Full Description
Ethnographers of socio-cultural phenomena routinely face moments in the field that evoke no answers for our interlocutors, or in which answers come in entirely different forms from those anthropologists and other scholars expect. The over-emphasis on structure and meaning in social science, and anthropology in particular, has inhibited the study of a-conceptual "darker" spaces of cultural phenomena. In this book, Diana Espírito Santo and Sergio González Varela explore areas of social life often neglected by traditional ethnographers, analytically described as spaces of negation, of not-knowing, where bodies, environments and realities resist explanation or description, and where there are ultimately no answers - either for interlocutors or researchers.

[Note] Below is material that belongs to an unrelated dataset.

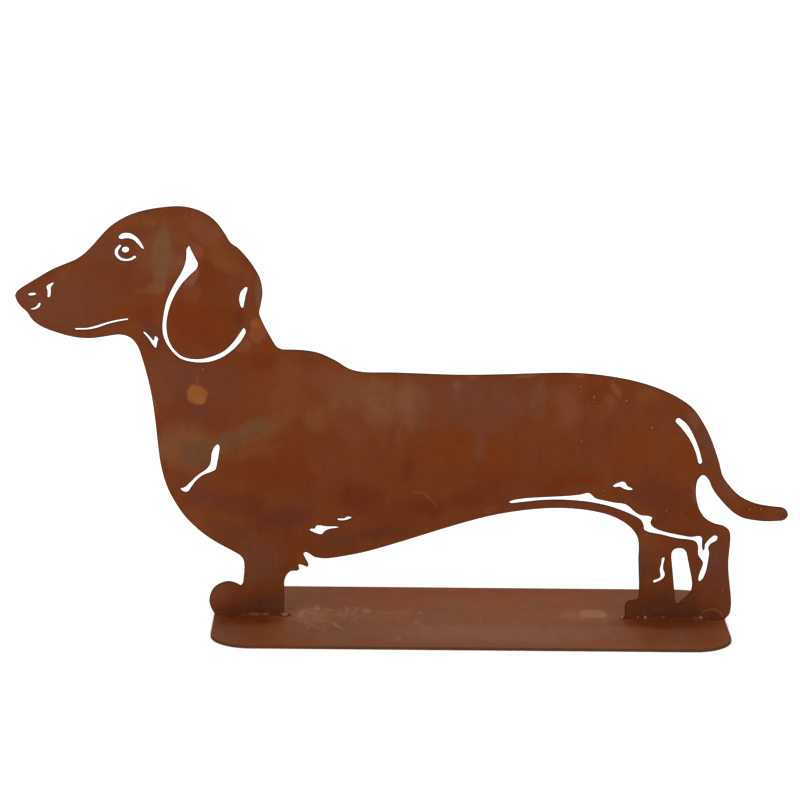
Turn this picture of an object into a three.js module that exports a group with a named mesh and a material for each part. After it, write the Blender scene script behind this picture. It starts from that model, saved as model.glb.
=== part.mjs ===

Examining fields as diverse as divination, parapsychology, monsterology, Brazilian capoeira, tattoo artistry, Afrofuturism, Umbanda, ufology, and Cuban Spiritism, they argue that radical uncertainty should propel novel forms of theory.
Contents
Introduction: thinking beyond reason; 1. Paradoxes, the weird, and the impossible; 2. Not-knowing, not speaking, negating; 3. Trauma, forbidden knowledge, and silenced voices; 4. Not-knowing through ritual theory and art; 5. Facing the limits of the extra-cultural; 6. Resisting interpretation and the negative in three ethnographies; 7. Monsters, the void, and the movement from the uncanny to the weird; 8. The excess of sense and the engagement of wonder; 9. From not-knowing to not-doing; Epilogue by Paul Stoller; References.